▶ **Problem statement**
Go through the material below and count the lines with the string "shown"; the number is the whole answer.
-------- Stored rows
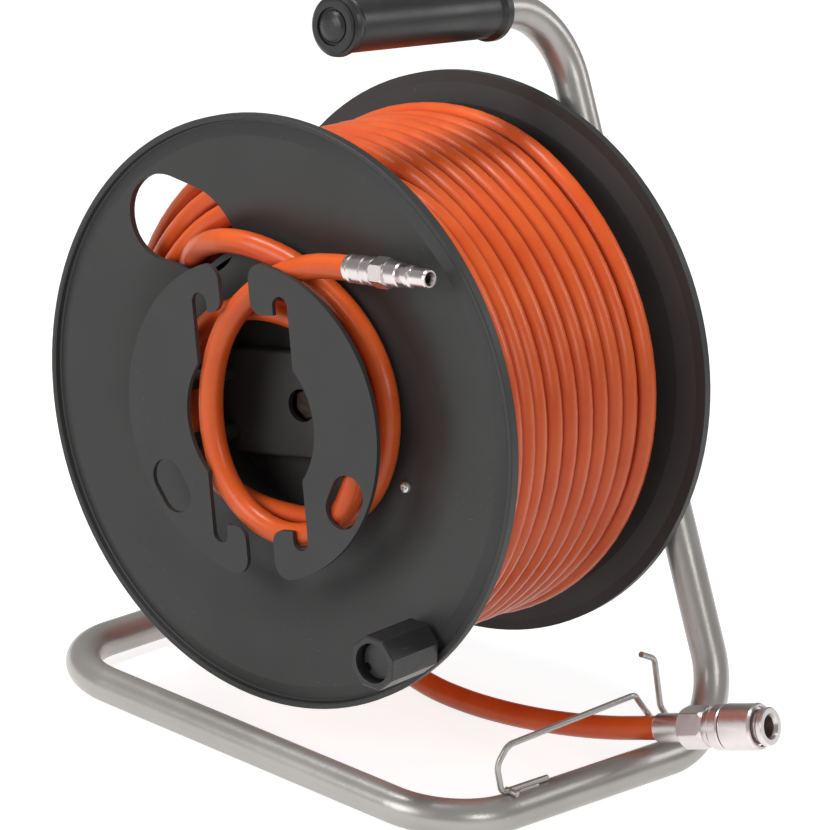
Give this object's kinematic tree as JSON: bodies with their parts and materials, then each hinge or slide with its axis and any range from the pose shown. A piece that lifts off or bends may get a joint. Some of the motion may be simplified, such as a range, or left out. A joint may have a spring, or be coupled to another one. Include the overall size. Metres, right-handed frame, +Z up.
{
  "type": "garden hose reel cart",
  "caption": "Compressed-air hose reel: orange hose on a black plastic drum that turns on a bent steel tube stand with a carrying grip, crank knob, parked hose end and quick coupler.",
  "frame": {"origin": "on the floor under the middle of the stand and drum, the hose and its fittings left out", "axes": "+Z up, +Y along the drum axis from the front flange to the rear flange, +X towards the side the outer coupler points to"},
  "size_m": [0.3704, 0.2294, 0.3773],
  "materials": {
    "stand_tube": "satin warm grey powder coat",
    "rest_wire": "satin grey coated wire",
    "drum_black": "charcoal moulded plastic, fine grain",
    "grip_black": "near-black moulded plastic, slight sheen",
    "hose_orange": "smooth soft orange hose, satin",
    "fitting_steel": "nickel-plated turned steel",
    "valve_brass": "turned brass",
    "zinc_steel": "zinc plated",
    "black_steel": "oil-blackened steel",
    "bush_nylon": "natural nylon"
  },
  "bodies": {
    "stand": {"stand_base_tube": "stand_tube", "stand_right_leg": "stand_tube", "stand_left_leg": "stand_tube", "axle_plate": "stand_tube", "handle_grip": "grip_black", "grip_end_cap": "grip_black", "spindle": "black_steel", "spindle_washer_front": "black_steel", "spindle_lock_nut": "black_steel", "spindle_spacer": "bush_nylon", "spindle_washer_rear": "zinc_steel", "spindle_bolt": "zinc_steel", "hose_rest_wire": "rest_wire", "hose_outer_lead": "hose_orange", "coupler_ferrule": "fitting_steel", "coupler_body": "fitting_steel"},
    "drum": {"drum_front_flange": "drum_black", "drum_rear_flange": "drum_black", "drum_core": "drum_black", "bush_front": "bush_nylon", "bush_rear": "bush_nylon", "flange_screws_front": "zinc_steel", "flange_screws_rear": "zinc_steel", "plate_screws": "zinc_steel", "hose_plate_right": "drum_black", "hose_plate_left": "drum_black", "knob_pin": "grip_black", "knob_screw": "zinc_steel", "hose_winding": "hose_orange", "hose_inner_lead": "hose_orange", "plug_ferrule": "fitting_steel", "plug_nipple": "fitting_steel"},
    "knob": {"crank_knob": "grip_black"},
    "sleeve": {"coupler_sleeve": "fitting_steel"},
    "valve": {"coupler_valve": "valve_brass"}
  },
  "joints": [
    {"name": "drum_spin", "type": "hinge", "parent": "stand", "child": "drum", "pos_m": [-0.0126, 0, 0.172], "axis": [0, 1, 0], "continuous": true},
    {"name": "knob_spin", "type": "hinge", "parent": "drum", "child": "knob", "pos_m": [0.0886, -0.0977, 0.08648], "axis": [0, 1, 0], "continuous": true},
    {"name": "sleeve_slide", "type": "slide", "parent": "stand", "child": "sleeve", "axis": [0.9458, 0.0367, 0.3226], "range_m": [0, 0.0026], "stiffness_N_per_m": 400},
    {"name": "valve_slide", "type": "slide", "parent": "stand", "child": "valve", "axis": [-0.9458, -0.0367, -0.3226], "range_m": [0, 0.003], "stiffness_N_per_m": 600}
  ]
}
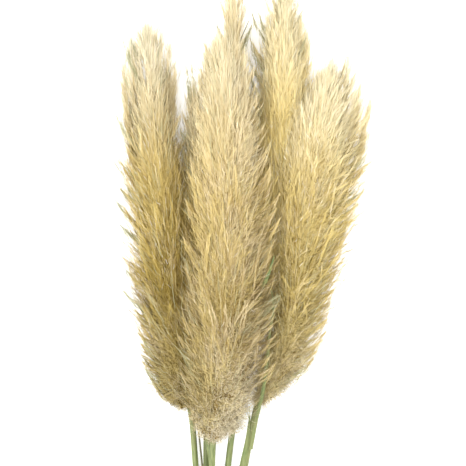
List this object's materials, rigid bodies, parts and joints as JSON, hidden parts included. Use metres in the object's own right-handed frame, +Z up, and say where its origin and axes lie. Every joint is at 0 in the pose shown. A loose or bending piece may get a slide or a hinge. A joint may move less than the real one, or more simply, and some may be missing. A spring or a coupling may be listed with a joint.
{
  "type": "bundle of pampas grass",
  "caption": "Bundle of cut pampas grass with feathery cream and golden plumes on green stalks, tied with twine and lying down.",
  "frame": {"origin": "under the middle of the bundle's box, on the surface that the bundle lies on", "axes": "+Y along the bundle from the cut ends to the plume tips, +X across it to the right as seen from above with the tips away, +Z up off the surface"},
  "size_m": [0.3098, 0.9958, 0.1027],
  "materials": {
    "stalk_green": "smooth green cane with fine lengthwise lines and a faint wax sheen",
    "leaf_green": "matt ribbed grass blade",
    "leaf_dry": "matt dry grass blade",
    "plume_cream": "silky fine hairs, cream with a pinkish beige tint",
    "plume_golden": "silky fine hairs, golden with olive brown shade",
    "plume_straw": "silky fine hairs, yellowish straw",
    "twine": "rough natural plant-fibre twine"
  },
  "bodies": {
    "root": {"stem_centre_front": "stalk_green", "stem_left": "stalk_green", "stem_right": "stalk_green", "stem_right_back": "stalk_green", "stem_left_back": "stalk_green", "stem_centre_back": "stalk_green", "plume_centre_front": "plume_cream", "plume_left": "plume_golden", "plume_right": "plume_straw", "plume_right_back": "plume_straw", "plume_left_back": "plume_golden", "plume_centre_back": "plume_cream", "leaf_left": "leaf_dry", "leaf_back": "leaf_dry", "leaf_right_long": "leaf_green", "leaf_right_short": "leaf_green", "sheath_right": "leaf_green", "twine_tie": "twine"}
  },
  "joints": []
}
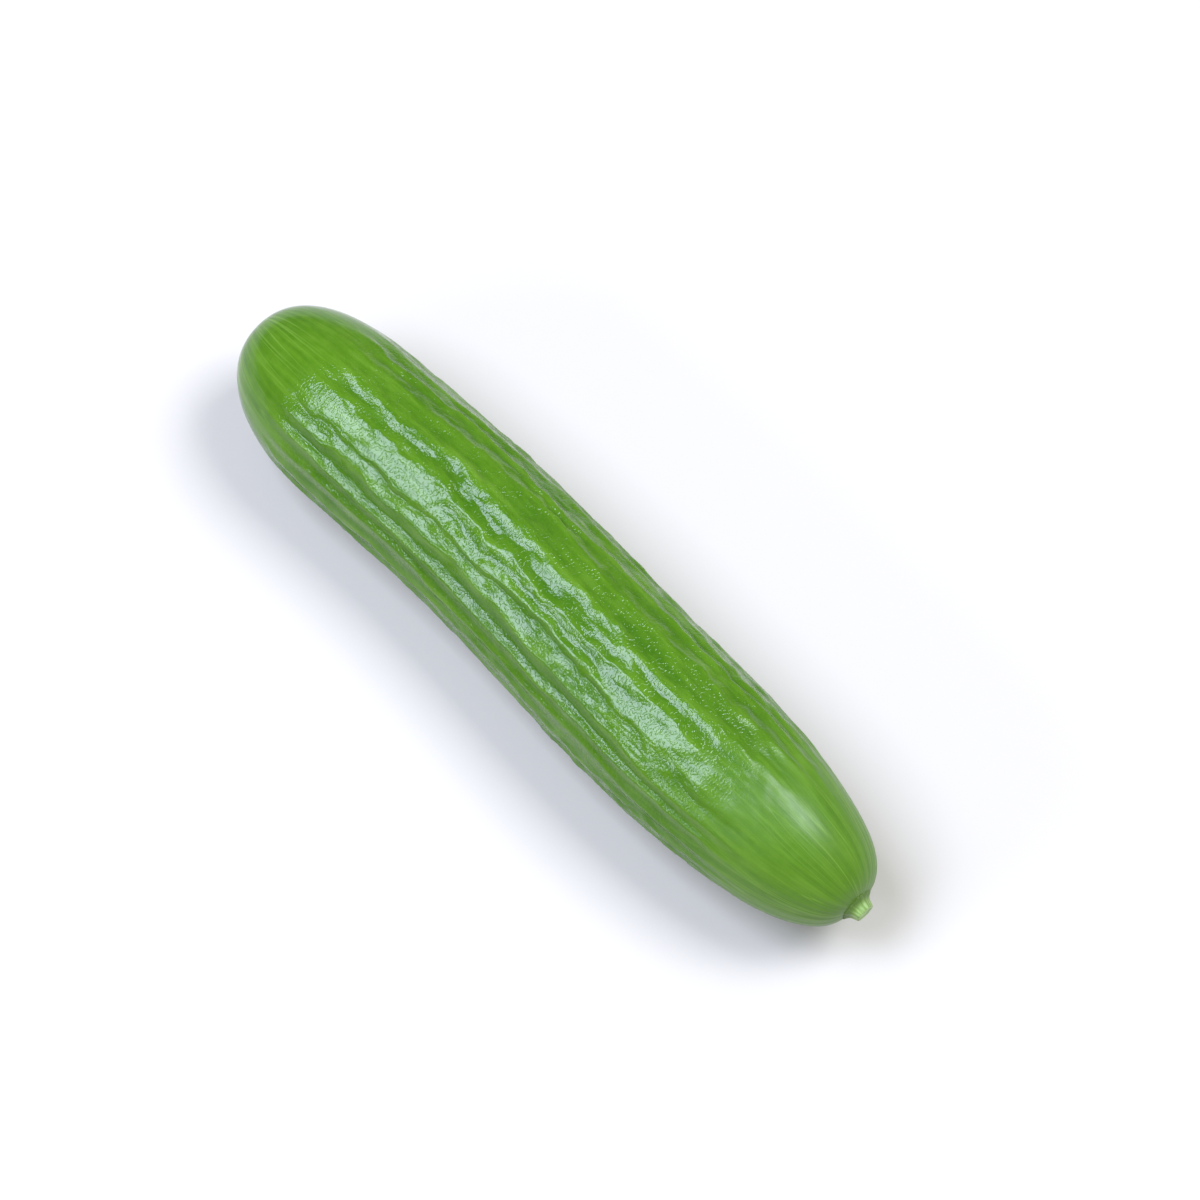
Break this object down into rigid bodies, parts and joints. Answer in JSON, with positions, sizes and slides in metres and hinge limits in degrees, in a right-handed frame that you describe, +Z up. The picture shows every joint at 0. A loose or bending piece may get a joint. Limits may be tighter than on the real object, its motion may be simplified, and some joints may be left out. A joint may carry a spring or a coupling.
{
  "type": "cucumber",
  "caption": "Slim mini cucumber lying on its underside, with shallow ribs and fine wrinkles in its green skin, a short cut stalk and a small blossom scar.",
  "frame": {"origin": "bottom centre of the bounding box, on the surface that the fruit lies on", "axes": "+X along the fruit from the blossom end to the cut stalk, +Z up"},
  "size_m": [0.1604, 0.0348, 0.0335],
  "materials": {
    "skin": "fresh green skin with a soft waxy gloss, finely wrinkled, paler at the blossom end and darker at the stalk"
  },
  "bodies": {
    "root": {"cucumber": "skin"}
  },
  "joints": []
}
----------------
▶ **Exercise solution**
2